“My market-linked plan hasn't delivered what I expected. Is there a way I can manage the returns on my ULIP?” This is a common question amongst Unit Linked Insurance Plan (ULIP) customers.

a way out?

ULIPs do provide a variety of options to manage your returns due to market fluctuations. Fund switch option, the option to move your money from a pure equity plan to a debt or even hybrid plan, is one such facility by which you can manage your returns.

Fund switching can be carried out based on your risk appetite. Market savvy investors can also use the fund switching option to improve ULIP returns.

For those who may not have the understanding or time to track the markets, plans such as the Asset Allocation or Wheel of Life allow the fund manager to take the call.

Using switches

The fund switch option is a convenient way to protect their investments from market fluctuations and maximise returns by balancing the portfolio between debt and equity.

The switching of funds should be done considering your risk appetite, volatility of the stock market and your financial goals.

If you foresee a dip in the stock market, for instance, you should switch a large portion of your investment to debt/liquid funds, and switch them back into equity once the market picks up again. Such switches, however, can be difficult for lay investors.

As your policy moves towards maturity or you are approaching a milestone in life where you require money, such as child's education or daughter's marriage, you should move a maximum portion of your investment into safer debt/liquid funds.

This will ensure that a large corpus of the investment is secure and guarantees good returns at the time of maturity or a withdrawal.

Depending on the product, ULIPs may offer a certain number of free switches or unlimited switches in a year. ULIPs from Bajaj Allianz for instance, offer unlimited free switches throughout the policy term.

When to switch

Mr Singh, a 30 year-old earning individual has invested in a ULIP with a policy term of 30 years. He has opted for an all-equity fund. How should he manage his asset allocation?
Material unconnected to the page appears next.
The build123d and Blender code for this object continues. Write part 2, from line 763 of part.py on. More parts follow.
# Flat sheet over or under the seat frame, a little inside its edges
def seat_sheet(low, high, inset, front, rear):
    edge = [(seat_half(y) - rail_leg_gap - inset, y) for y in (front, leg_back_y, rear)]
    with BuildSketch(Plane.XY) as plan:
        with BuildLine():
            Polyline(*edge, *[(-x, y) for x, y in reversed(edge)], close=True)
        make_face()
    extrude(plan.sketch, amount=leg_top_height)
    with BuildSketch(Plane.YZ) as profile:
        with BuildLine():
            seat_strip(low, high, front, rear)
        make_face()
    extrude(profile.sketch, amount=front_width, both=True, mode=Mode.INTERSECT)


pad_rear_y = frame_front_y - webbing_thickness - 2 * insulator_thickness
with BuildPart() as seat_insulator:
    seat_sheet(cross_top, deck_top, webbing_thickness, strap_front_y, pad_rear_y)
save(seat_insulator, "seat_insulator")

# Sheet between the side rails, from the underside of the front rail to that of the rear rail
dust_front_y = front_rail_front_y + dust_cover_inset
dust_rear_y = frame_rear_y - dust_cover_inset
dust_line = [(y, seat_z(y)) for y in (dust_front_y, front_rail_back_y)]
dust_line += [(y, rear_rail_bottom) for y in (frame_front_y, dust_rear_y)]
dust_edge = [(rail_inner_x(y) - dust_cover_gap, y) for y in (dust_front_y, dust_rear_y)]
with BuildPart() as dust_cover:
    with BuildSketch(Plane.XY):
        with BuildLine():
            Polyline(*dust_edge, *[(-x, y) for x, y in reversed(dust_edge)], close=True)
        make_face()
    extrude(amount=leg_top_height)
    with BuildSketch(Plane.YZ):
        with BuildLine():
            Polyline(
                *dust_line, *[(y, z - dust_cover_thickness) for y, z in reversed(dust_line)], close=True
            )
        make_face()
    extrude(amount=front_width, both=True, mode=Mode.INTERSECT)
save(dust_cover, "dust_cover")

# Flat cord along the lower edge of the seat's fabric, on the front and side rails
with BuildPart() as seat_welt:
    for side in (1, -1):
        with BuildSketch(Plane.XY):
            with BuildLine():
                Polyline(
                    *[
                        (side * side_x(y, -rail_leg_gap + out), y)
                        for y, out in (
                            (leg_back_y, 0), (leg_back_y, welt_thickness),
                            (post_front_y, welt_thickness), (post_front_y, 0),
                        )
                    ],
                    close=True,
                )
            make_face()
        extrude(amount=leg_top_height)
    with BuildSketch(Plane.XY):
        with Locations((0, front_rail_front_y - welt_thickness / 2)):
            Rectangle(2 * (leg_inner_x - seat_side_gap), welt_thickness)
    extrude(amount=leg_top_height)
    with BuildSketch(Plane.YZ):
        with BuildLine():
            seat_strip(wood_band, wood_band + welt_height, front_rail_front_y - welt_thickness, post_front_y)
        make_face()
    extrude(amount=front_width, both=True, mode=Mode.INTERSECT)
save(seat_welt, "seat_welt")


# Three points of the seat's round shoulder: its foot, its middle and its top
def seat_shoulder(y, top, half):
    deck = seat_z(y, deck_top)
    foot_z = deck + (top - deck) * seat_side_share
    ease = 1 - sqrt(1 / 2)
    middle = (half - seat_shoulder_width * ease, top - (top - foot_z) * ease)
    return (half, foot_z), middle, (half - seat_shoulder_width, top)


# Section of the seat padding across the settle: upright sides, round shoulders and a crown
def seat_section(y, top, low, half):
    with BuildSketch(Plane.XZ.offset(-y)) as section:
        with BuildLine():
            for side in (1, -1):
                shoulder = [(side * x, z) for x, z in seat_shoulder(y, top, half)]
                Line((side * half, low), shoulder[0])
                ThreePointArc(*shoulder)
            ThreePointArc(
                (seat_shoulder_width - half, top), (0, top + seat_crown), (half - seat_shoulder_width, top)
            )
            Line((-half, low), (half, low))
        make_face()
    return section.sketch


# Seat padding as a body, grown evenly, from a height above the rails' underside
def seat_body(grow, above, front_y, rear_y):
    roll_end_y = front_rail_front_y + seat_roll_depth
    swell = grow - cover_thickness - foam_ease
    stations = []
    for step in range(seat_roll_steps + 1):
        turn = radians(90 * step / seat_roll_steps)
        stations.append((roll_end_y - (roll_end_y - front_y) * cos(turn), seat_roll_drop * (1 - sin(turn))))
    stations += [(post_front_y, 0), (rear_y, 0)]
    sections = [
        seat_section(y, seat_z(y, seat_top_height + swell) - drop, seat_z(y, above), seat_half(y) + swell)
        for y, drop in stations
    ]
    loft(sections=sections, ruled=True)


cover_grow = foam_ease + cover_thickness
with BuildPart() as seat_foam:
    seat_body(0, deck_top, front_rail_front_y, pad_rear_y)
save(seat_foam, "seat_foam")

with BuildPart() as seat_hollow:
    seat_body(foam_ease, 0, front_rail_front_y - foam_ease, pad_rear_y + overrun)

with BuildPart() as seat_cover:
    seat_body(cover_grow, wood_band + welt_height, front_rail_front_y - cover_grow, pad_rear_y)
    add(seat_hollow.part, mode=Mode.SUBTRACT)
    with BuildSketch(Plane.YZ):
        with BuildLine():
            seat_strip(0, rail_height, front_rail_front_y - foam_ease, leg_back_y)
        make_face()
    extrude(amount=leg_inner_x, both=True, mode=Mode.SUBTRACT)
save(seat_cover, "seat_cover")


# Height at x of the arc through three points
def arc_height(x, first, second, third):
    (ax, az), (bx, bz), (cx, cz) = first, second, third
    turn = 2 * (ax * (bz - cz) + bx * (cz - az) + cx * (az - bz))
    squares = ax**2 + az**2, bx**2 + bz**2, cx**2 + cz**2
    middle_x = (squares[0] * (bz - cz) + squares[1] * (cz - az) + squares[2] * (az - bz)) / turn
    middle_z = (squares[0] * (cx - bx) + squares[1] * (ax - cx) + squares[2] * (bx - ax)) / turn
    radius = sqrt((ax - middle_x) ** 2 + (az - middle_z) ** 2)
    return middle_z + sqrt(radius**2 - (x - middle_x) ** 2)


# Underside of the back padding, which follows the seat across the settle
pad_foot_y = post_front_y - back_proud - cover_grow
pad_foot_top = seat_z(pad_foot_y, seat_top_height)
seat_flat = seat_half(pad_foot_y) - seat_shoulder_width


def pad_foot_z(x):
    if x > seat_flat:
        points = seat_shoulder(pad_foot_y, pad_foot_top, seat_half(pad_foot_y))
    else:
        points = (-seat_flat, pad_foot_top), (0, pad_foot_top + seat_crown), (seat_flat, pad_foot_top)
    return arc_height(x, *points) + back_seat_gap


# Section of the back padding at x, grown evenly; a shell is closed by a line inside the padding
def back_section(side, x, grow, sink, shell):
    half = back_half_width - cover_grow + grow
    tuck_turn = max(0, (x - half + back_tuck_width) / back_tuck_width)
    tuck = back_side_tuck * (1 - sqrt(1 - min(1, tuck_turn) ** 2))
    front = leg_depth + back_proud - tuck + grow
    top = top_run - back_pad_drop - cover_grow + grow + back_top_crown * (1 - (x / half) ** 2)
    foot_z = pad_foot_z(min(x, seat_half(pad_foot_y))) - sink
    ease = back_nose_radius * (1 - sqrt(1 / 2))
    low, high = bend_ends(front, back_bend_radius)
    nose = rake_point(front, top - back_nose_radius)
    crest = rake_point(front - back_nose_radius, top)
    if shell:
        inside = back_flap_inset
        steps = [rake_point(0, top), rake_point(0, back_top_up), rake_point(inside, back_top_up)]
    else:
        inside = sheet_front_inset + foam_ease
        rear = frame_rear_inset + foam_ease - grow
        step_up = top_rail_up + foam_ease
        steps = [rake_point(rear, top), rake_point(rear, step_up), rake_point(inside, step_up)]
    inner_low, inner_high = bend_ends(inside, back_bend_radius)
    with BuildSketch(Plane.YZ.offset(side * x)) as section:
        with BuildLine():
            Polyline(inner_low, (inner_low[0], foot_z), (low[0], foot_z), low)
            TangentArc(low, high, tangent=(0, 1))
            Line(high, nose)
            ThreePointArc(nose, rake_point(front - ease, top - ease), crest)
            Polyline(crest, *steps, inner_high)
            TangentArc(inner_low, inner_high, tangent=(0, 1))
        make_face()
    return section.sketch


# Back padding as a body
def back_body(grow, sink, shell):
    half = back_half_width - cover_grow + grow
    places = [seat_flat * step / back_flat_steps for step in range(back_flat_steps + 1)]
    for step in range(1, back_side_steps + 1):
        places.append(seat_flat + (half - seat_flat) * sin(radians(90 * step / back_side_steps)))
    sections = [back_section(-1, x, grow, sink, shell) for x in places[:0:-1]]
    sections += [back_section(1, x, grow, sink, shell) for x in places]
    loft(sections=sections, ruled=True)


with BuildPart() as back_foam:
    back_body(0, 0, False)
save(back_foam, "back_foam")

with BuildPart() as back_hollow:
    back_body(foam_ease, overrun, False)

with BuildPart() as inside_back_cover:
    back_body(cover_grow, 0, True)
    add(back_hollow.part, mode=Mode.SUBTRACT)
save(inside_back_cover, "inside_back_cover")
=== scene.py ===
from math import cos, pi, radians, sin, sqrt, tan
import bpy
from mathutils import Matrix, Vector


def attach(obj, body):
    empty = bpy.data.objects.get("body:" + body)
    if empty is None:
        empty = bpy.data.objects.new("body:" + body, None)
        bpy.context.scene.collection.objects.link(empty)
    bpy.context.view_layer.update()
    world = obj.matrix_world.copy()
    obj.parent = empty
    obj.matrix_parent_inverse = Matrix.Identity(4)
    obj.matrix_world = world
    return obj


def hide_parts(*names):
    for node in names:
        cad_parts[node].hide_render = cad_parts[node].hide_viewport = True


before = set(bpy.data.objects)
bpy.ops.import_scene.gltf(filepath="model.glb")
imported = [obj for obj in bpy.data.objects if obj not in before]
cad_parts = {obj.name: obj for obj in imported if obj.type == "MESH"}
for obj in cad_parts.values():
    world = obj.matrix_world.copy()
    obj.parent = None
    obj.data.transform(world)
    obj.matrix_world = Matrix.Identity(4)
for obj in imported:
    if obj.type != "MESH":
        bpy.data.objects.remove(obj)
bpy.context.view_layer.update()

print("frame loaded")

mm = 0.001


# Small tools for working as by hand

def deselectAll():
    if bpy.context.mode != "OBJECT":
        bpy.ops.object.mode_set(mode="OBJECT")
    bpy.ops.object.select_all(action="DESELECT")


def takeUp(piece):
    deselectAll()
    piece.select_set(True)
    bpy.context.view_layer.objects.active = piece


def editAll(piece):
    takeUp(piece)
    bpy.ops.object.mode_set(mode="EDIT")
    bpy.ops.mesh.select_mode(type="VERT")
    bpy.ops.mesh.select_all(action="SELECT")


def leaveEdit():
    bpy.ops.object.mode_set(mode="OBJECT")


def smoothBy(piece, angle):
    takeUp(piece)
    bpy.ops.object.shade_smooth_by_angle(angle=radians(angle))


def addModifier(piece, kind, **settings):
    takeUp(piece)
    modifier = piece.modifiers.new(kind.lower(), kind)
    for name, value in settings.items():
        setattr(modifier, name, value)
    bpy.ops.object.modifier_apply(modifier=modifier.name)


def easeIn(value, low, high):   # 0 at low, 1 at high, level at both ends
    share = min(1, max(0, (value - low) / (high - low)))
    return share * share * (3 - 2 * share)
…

Initially, Mr Singh can maintain 100 per cent of his investment in equities.

Say, after 5 years, as Mr Singh's financial responsibilities increase after marriage and children, it is recommended that he reduces his investment in equity by 20 per cent every 5 years by moving it into debt funds. By reviewing the investment every year and continuing to maintain this asset allocation, in the last five years, Mr Singh may have only 20 per cent of his investment in equity funds.

The accompanying table explains his equity-debt apportionment.

Policyholders can manage their fund switches through the self-service facilities offered by life insurers on their customer Web sites. Check with your insurer if they have secure translation process for changing the asset allocation on your ULIPs.

This is basically to protect the customer's interest and minimise misuse of the system.

Automatic switching

If you are not market-savvy or do not have the time to keep watch on the market, some ULIPs also offer an Asset Allocation fund or “Wheel of Life” portfolio strategy. In an Asset Allocation fund, the insurer's fund manager switches between equity and debt funds considering the view of the market. In the ‘Wheel of Life' strategy, the investment is managed in a pre-defined manner with automatic switches.

By opting for the “Wheel of Life Portfolio strategy”, the investor puts his asset allocation on an auto-pilot mode wherein the investment is gradually shifted to debt from equity keeping the investor's age and outstanding term in mind.

This optimises risk and returns based on the time horizon of the plan.

Studies have shown that if the asset mix is changed depending on market conditions, one can insulate oneself from market volatility to a certain extent.